Denn wenn es nur darum geht, dass Arbeiten getan werden müssen – das Abarbeiten also zum zentralen Element einer Position wird –, werden zukünftig Roboter und künstliche Intelligenz diese Aufgaben besser übernehmen können als Menschen. Setzt man hingegen darauf, ein Unternehmen innovativ in die Zukunft zu führen, so braucht es immer nur kreativen menschlichen Input.
Nicht für jeden etwas
In Zukunft werden Dinge wie Flexibilität und Agilität weiter an Bedeutung gewinnen – und schwere bürokratische Mühlen werden immer öfter stecken und auf der Strecke bleiben. Entscheidend sind am Schluss die paar wenige Menschen, die bereit sind, sich einzusetzen: In einem Artikel im Harvard Business Manager erzählt Gary Hamel von dem US-Tomatenverarbeiter Morning Star. Auch hier managen sich die Angestellten selbst. Erstellen pro Jahr eigenständig eine Aufgabenbeschreibung, in der festgehalten wird, wie jede und jeder Einzelne zum Unternehmensziel beiträgt. Weiter entwickelt man bei Morning Star einen persönlichen operativen Plan inklusive Leistungskennzahlen.
Für das Unternehmen funktioniert das gut, die Umsatzzahlen stimmen. Es zeigt sich jedoch, dass trotz eines umfassenden Auswahlverfahrens und absoluter Transparenz viele mit dieser humanokratischen Arbeitsweise nicht zurechtkommen.
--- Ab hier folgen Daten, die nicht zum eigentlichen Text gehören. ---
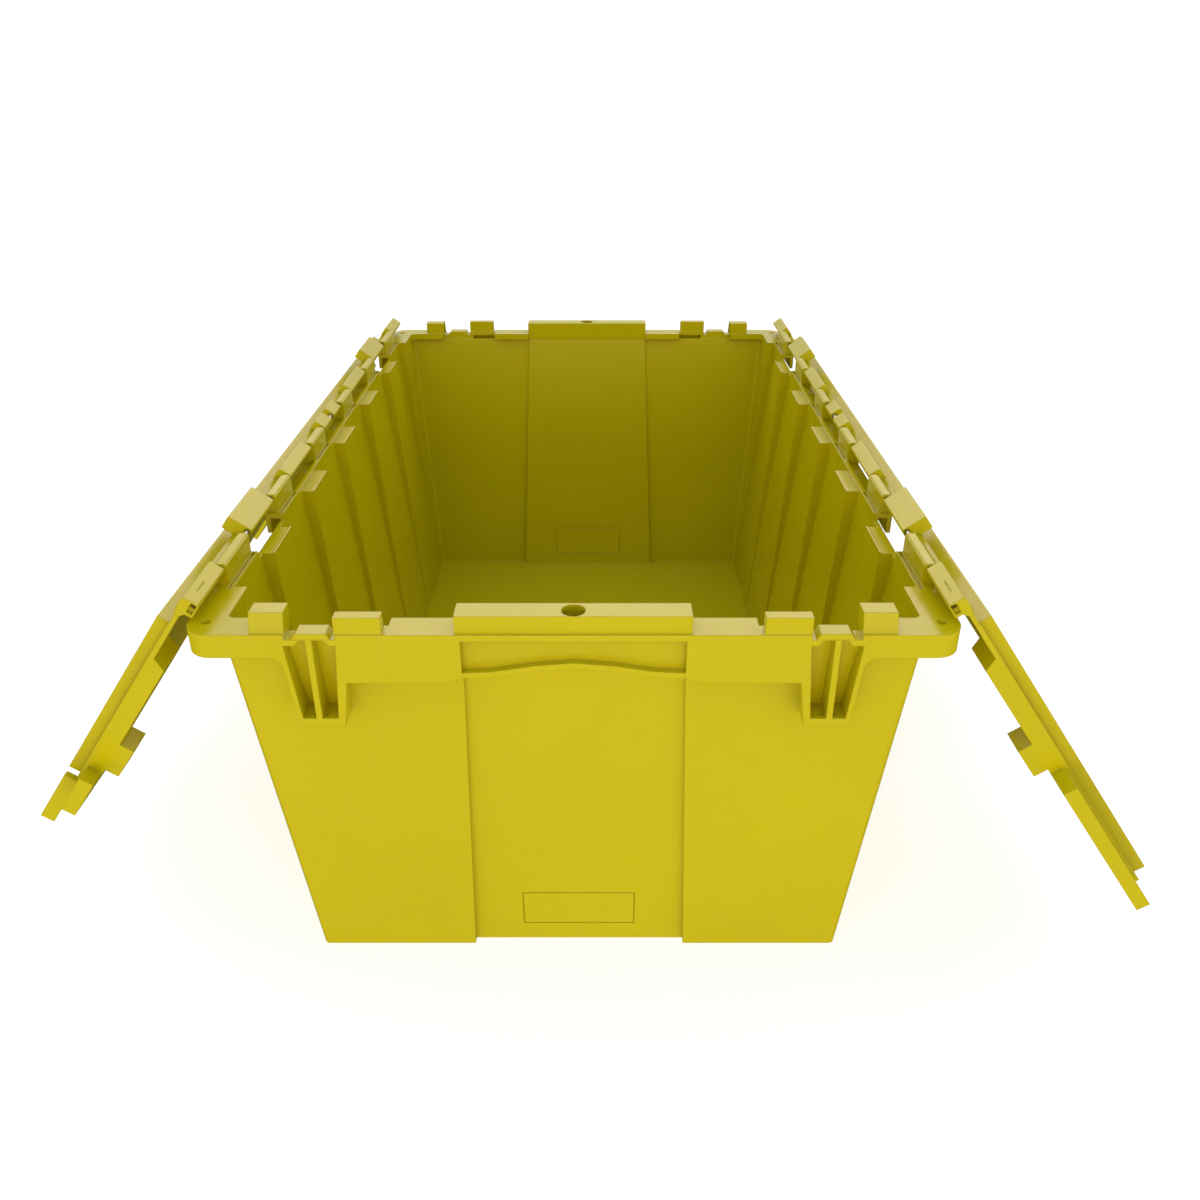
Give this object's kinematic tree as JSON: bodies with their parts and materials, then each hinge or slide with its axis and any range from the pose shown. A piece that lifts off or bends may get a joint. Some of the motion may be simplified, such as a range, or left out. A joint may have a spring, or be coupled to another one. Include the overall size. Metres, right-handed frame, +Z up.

Eine nicht geringe Anzahl an Mitarbeitern verlässt innerhalb der ersten zwei Jahre das Unternehmen wieder. Übertragen auf andere Organisationen lässt sich somit sagen: Humanokratie ist ein genialer Ansatz und kann sehr effektiv sein. Doch es braucht viel Mut dazu, Offenheit, Leistungswillen – und es braucht vor allem einen Anfang.
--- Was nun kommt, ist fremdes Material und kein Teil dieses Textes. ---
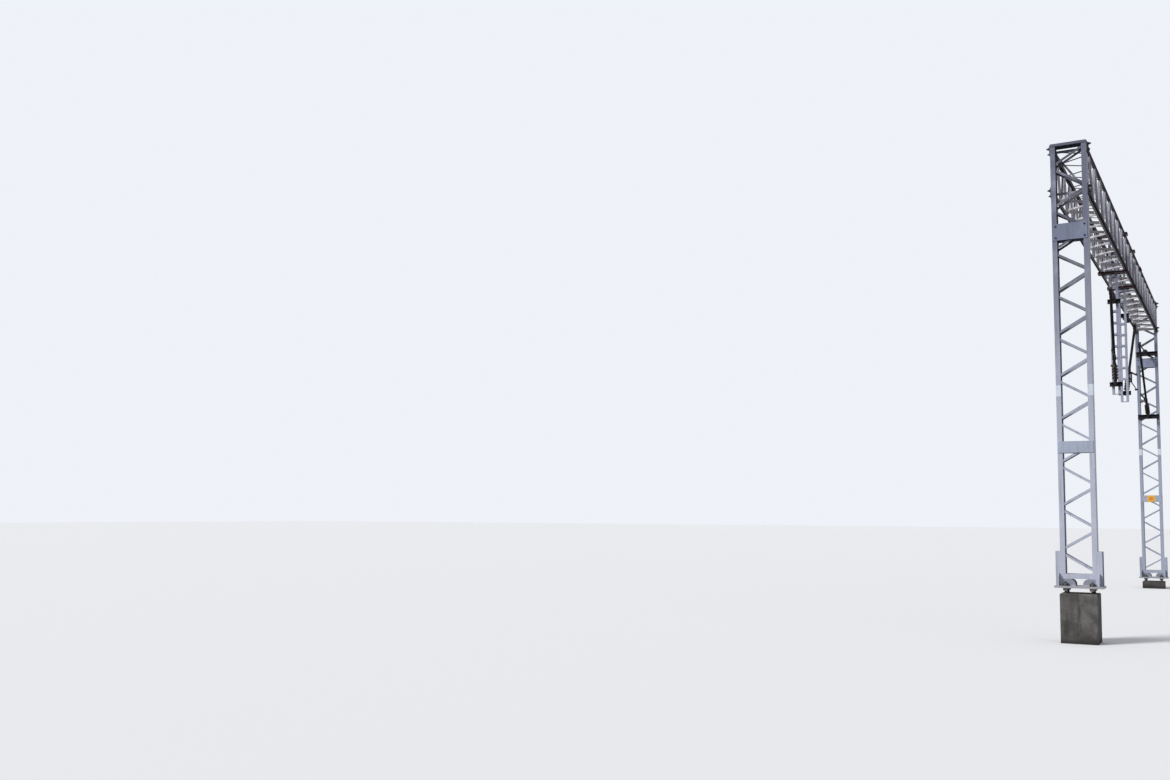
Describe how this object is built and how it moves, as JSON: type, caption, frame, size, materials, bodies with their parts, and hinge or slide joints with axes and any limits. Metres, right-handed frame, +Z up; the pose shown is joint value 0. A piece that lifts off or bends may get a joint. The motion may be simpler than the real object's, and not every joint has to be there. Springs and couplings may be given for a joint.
{
  "type": "railway catenary portal",
  "caption": "Steel portal that carries railway overhead wires: latticed masts on concrete piers, a latticed beam, drop posts and insulated swinging cantilevers.",
  "frame": {"origin": "middle of the underside of the near pier", "axes": "+X along the beam to the far mast, +Y along the track, +Z up"},
  "size_m": [17.98, 0.765, 8.645],
  "materials": {
    "painted_steel": "satin blue-grey paint over galvanised steel",
    "galvanised_steel": "weathered zinc",
    "bolt_steel": "dull, slightly rusty",
    "concrete": "rough, dark and weathered",
    "insulator_glaze": "glossy dark glaze",
    "tube_steel": "dark weathered tube",
    "clamp_bronze": "dull bronze",
    "warning_yellow": "bare yellow enamel"
  },
  "bodies": {
    "root": {"near_pier": "concrete", "near_anchor_bolts": "bolt_steel", "near_base": "painted_steel", "near_channels": "painted_steel", "near_front_lacing": "painted_steel", "near_back_lacing": "painted_steel", "near_battens": "painted_steel", "far_pier": "concrete", "far_anchor_bolts": "bolt_steel", "far_base": "painted_steel", "far_channels": "painted_steel", "far_front_lacing": "painted_steel", "far_back_lacing": "painted_steel", "far_battens": "painted_steel", "mast_caps": "painted_steel", "far_warning_plate": "warning_yellow", "far_brackets": "galvanised_steel", "beam_left_chords": "painted_steel", "beam_left_lattice": "painted_steel", "beam_right_chords": "painted_steel", "beam_right_lattice": "painted_steel", "beam_top_lattice": "painted_steel", "beam_bottom_lattice": "painted_steel", "beam_end_frames": "painted_steel", "beam_splices": "painted_steel", "beam_fishplates": "painted_steel", "drop_post_1": "painted_steel", "drop_post_2": "painted_steel", "post_head_bars": "painted_steel", "post_brackets": "galvanised_steel"},
    "cantilever_1": {"strut_1": "tube_steel", "insulators_1": "insulator_glaze", "tie_1": "tube_steel", "steady_arm_1": "tube_steel", "wire_clamps_1": "clamp_bronze"},
    "cantilever_2": {"strut_2": "tube_steel", "insulators_2": "insulator_glaze", "tie_2": "tube_steel", "steady_arm_2": "tube_steel", "wire_clamps_2": "clamp_bronze"},
    "cantilever_3": {"strut_3": "tube_steel", "insulators_3": "insulator_glaze", "tie_3": "tube_steel", "steady_arm_3": "tube_steel", "wire_clamps_3": "clamp_bronze"}
  },
  "joints": [
    {"name": "cantilever_1_swing", "type": "hinge", "parent": "root", "child": "cantilever_1", "pos_m": [7.2865, 0, 5.15], "axis": [0, 0, 1], "range_deg": [-60, 60]},
    {"name": "cantilever_2_swing", "type": "hinge", "parent": "root", "child": "cantilever_2", "pos_m": [9.684, 0, 5.15], "axis": [0, 0, 1], "range_deg": [-60, 60]},
    {"name": "cantilever_3_swing", "type": "hinge", "parent": "root", "child": "cantilever_3", "pos_m": [17.155, 0, 5.15], "axis": [0, 0, 1], "range_deg": [-60, 60]}
  ]
}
Das Drehen an kleinen, antibürokratischen Stellschrauben ist so einer: Wie wäre es mit folgender Idee? Ab sofort gibt es eine Tagespauschale für reisende Mitarbeiter, keine auf Kaffeebelegen basierende Spesenabrechnung mehr. Der Kollege hat weniger Ärger, die Finanzabteilung auch – und beide können teuer bezahlte Arbeitszeit mit Sinnvollerem verbringen. Generell gilt: Bewilligungsprozesse lassen sich oft am schnellsten verschlanken, mit enormen Freiheitsgewinnen für Ihr Unternehmen.